School’s out, grads are looking for jobs, and there aren’t many to be had. So, why are young job-seekers optimistic about their prospects in finance?

According to the CFA Institute’s global graduate outlook survey, 40 per cent of Canadian university students and recent grads ranked finance as the sector in which they have the most confidence, beating the next closest sector – STEM (science, technology, engineering, and mathematics) – by 20 percentage points. What gives?

Michael Thom, managing director of CFA Societies Canada, says the financial sector may offer better prospects for young professionals with artificial intelligence skills they’re ready to use in the workplace.

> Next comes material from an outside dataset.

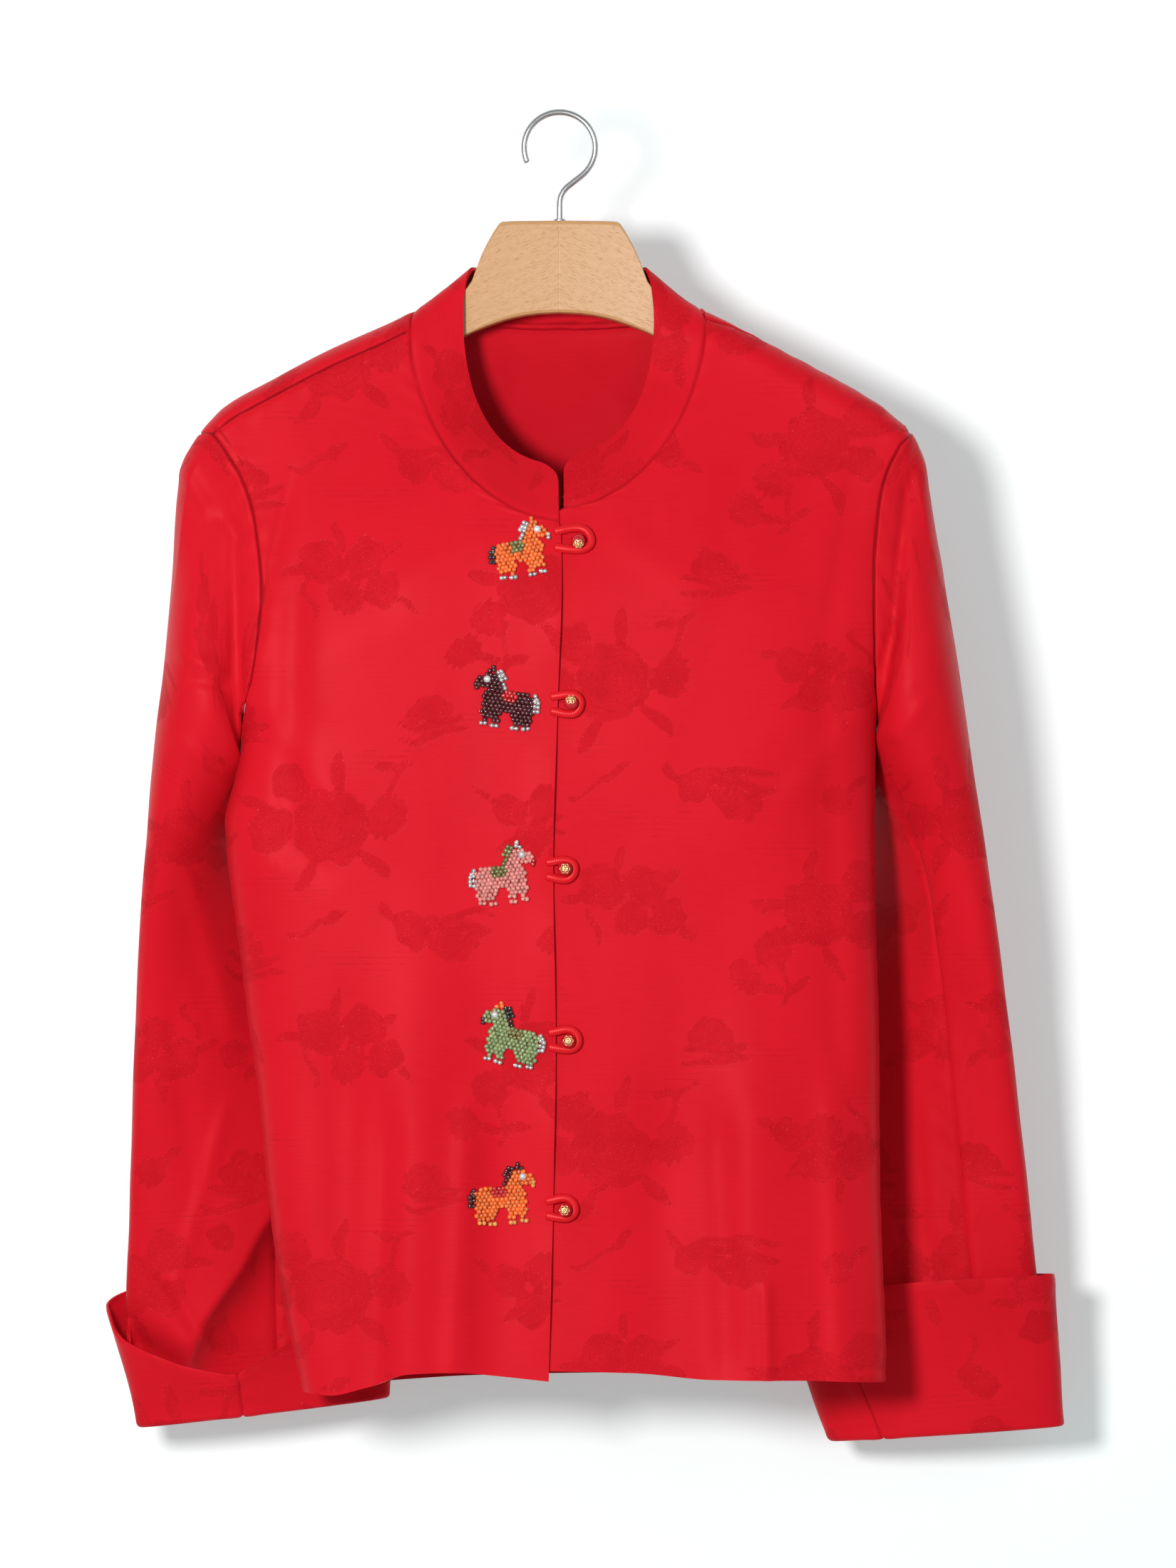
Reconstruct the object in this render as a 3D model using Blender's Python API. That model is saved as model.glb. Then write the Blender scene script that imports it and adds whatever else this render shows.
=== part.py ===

Most students (87 per cent) surveyed expressed confidence in their AI literacy, and 35 per cent believed their AI skills would boost their job prospects more than traditional skills, such as speaking another language, at 23 per cent.

Still, almost three-quarters feared AI could hurt their careers and make it harder to get a job.

We spoke with Mr. Thom about the survey and what’s most important for those entering careers in finance.

New grads like the financial industry right now. How come?

I wish I had [more] explanatory variables.

If you look at some of the questions around secular challenges, there’s a pathway in which finance is enabled by AI and able to adapt to the challenge of AI, and it’s not entirely disrupted and made obsolete.

Unfortunately, it’s a dire market for new grads, and AI may be contributing with entry-level jobs being eliminated. How should grads be looking at that in terms of financial jobs in Canada?

The younger cohort is definitely affected inordinately by the employment weakness we’re seeing in the broader Canadian economy right now, and that’s a point of concern. I’d want to look at what the data points are on financial services on a sectoral basis, but it’s in the data that new grads are positive, and I think financial services is going to be relatively resilient in this cycle. And that’s cause for optimism.

What new skills should people entering finance be acquiring or developing?

That’s been a big topic of conversation. AI literacy is something that probably a certain number of the new grad cohort take for granted, but it’s really important to turn whatever implicit literacy you have into applicable skills in the workplace. So, arming yourself with understanding AI, and generative AI in particular, [as well as] broader trends around data usage and data wrangling … and synthesizing that into parts of your job.

There’s reason to think about AI as an enabler rather than a replacer, at least at this stage.

What are some of the ways entry-level jobs in the financial sector are changing as AI is adopted?

Some of the pieces of relatively low value-add work around rote commentary and content production – tasks junior staff would have cut their teeth on just as a learning exercise. That’s compressing, to some degree, where there are pieces in that value chain that generative AI is quite competent at if prompted properly, fed the right information properly, and constrained from a hallucination perspective properly. And then it allows you to scale the outputs really interestingly.

UBS has deployed AI personas of some of their analysts to answer questions on the basis of their published research, allowing them to stretch further from both an internal and an external client resourcing perspective. That’s really interesting as a not-so-remote application.

That’s enablement as opposed to replacement, and allowing highly trained investment professionals at various levels of their career development to be in more places at once, which is exciting.

In terms of replacement, is there any risk that if firms aren’t needing to hire as many entry-level positions – whether it’s analysts or advisor assistants – that you lose out on the talent chain and it’s tougher to have that pipeline, especially on the advisor side, as the industry ages?

It’s a risk, but you really have to look at this on a sector-relative basis. AI allows new hires to get to more value-added work more quickly, and take away some of those low value-added tasks.

So, from a progress perspective, there’s more progress expected more quickly from staff to provide value around tasks that AI can’t do reliably, better and more quickly.

Again, that’s exciting from a career development perspective. Does it have net negative effects on the number of people you need to hire? Maybe, but I’m not convinced by anything I’ve seen yet that it’s affecting finance more than elsewhere. If anything, it might be the inverse.

Is there anything else you want to say on this?

There’s still this view in some quarters that this is a hype cycle: ‘I don’t believe this is real yet, and I don’t think this justifies changing my skill set and how I do my job.’ And that might be ill-founded. AI does deserve everyone’s attention. Whether you’re late career, mid career, or early career, you’re probably going to want to approach it in different ways, but it’s worth everyone’s attention.

– This interview has been edited and condensed.